Required task: State the number of lines that include the string "object", and write nothing else.

Listed records:
· · ·

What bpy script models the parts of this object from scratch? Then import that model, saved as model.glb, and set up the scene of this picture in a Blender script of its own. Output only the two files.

· · ·

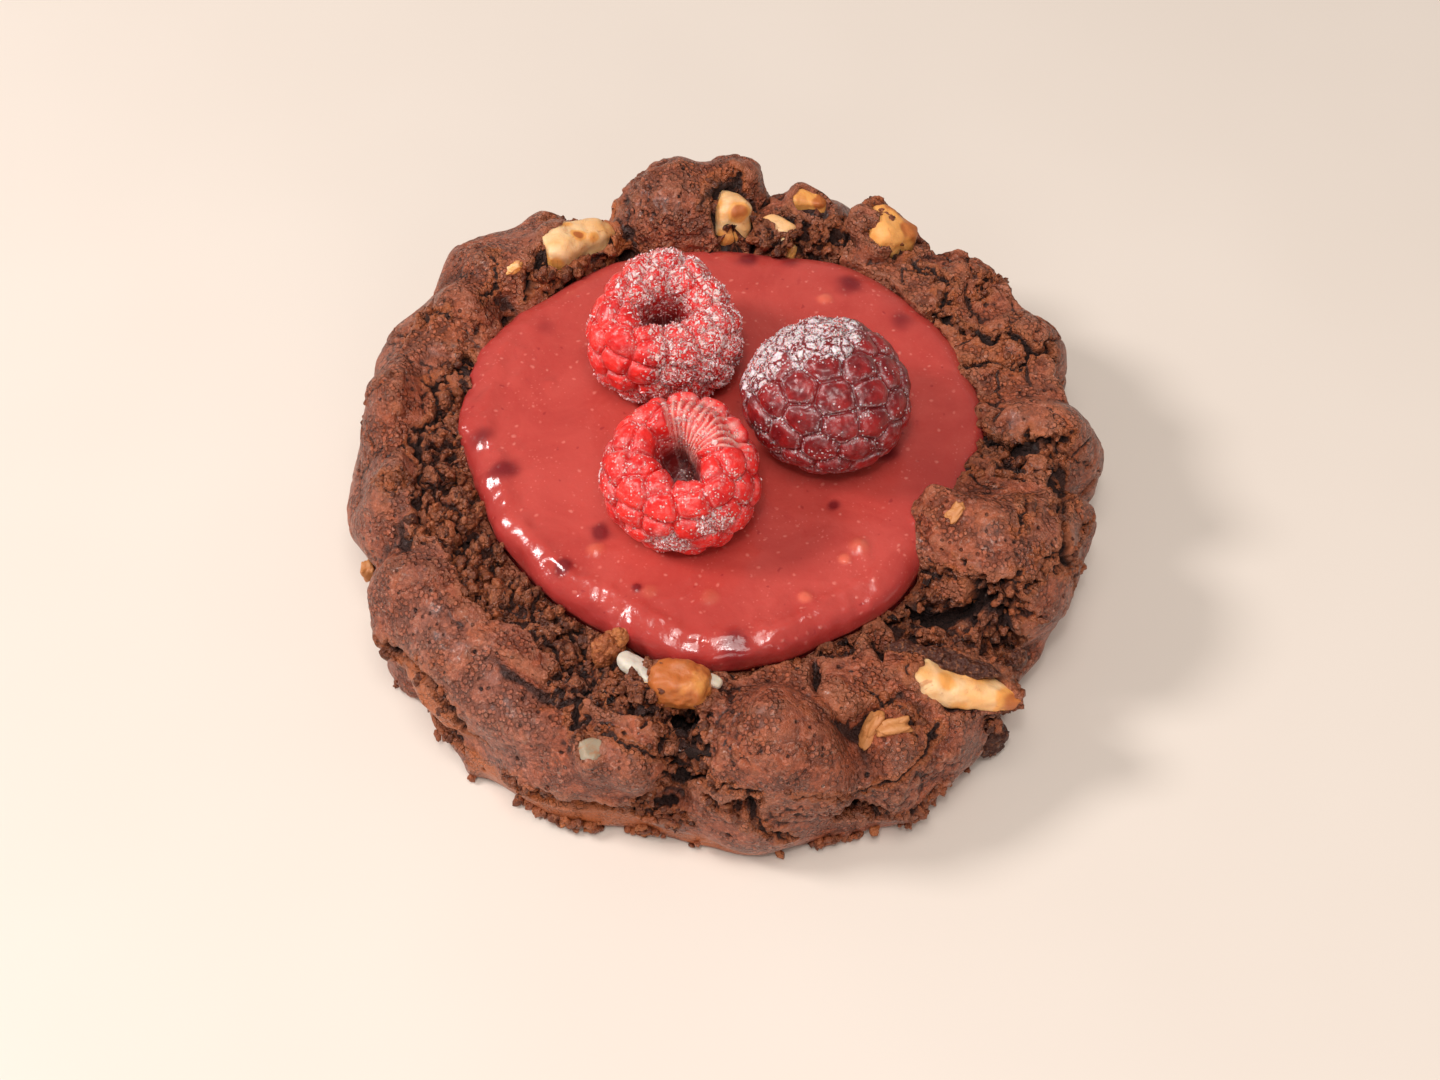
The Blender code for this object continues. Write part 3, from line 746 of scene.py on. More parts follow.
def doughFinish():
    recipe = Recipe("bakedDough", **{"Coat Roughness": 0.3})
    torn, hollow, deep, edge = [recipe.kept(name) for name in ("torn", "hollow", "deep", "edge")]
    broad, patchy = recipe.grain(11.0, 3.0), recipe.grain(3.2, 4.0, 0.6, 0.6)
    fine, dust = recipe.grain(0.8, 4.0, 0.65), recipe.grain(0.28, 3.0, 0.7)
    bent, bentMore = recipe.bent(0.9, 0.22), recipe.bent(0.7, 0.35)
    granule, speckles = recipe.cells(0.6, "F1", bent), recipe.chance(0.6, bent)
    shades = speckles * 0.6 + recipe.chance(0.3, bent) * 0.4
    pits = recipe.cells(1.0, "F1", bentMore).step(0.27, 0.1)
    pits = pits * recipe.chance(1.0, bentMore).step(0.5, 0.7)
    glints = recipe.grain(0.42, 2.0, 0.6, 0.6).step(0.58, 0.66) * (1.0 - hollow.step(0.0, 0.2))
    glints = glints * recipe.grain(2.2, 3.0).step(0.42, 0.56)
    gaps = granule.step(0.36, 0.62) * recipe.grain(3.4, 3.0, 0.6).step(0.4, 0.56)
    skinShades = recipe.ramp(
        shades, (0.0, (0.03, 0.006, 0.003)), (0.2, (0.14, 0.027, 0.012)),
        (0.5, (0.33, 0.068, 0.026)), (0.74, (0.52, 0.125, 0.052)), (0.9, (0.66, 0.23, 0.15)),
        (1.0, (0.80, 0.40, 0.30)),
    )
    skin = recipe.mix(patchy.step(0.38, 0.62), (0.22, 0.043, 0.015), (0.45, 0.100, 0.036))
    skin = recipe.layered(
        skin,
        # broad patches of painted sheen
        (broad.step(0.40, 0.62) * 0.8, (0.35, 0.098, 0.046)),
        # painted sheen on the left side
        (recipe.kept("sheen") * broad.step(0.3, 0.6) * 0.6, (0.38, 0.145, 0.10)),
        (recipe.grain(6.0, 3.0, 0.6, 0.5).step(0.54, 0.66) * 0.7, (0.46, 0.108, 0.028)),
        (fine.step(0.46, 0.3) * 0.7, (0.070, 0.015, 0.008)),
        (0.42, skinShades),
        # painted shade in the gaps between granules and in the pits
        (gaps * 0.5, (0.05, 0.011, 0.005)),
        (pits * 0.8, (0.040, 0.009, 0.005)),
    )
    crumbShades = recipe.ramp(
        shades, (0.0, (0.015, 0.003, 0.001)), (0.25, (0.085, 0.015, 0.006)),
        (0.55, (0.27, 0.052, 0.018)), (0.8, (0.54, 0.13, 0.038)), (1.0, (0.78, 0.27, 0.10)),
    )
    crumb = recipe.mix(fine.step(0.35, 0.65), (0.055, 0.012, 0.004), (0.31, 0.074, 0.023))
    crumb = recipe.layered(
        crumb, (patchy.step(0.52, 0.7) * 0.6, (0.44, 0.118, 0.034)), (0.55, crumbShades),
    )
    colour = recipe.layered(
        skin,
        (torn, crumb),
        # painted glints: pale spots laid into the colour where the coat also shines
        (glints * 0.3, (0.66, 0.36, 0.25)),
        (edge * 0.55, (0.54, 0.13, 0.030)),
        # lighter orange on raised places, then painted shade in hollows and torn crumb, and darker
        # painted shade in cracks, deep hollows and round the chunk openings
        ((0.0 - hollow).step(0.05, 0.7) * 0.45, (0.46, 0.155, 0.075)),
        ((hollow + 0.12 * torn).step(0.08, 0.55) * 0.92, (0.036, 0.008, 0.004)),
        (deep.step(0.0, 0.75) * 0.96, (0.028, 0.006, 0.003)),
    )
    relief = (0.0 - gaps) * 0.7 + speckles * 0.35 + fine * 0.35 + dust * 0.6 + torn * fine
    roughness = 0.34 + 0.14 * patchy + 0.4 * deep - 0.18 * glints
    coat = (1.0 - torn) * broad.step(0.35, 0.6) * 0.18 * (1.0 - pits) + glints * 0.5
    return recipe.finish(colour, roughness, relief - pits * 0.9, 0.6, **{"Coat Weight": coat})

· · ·

Completed task: 2